The problem is that global capital is stuck.. US T-Bills, normally the safe have, are already far lower than the Fed Funds rate. So where will this capital flee to? The Euro? The Yen? Gold?

right now, it's looking like gold...

and i'm no 'gold bug'....in fact i despise the 'shiny relic' as an investment....but you have to go where the markets lead <ng>

as to the rest of your post...

i get the sense that we are going through a paradigm shift from west to *east* wrt economic growth....doesn't mean that the west is toast economically, but it does mean the east is where it's at wrt ongoing growth

that said, east economies recognize that the western economies are their primary market....they don't want to kill the goose that lays that <cough> golden egg

china has an inflation problem....and guess what? their inflation is being *exported*

remember the days when the conventional thinking was china was exporting *deflation*.....well yah, when it comes to tennis shoes, kid's toys, and electronics....but they are sucking up commodities BIG TIME which is leading to a global commodities boom....lot's of chinese $$$ chasing limited commodity goods

bottom line is discretionary spending is being destroyed by ever increasing costs of essentials like food and energy...yet americans continue to *spend* (albeit on credit)

and i disagree with your point about the yuan....

even IF it is revalued, the cost disparity is so HUGE that there is NO WAY manufacturing will suddenly be 'repatriated'...i just don't see that happening....all it means is that the price of chinese goods will go up from bargain basement prices to *somewhat* higher prices for *their* consumers....that doesn't mean that suddenly manufacturing in the west is somehow 'cheap'....it just means that chinese manufactured goods go somewhat higher, iow, even a recession here will not change the secular trend of manufacturing in the east (just imagine the type of protectionist tariff that would be needed to offset the economies of scale in china <shudder>)

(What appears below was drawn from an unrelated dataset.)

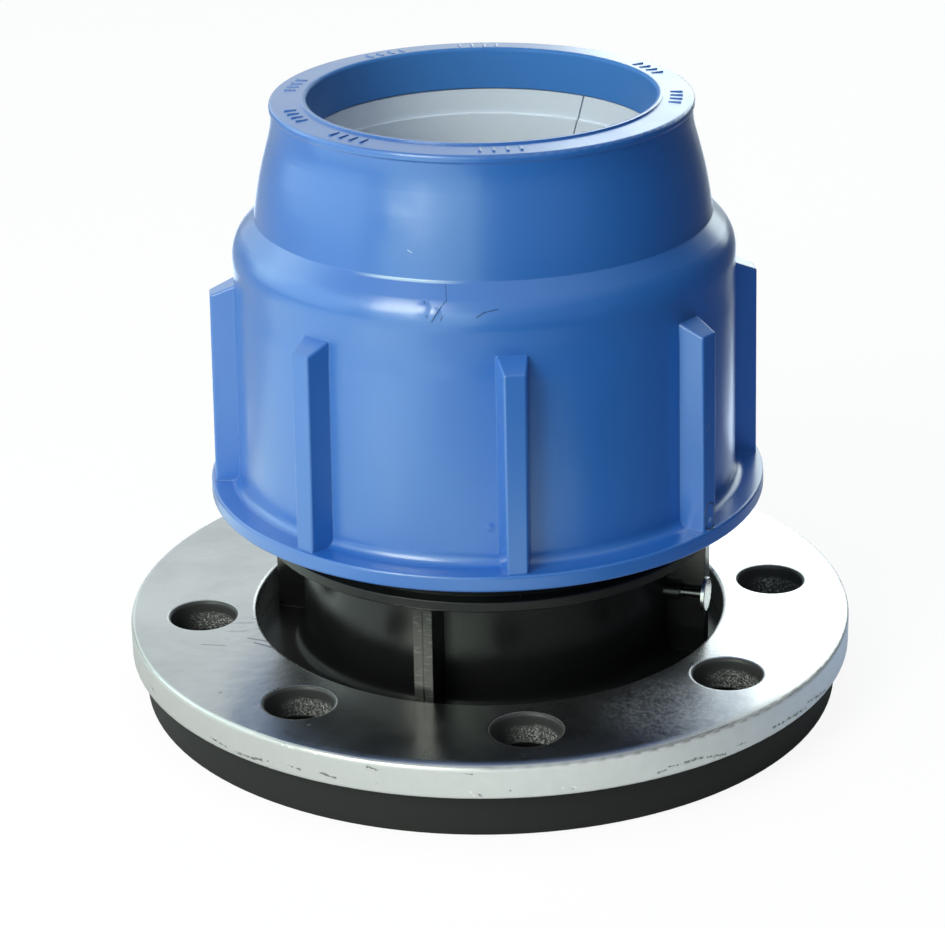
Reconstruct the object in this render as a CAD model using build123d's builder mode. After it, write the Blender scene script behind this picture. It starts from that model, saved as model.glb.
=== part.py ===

yes indeed, we are wobbling, but it is in no one's interest for the west to sink into a financial morass and depression....that scenario hurts everyone....when we (meaning the global economy) gets to a semblance of 'parity' meaning not exclusively dependent on the western economies, then the historical imbalances will not be the critical determinant of which way the financial winds blow

we are not there yet, but i believe we are heading in that direction....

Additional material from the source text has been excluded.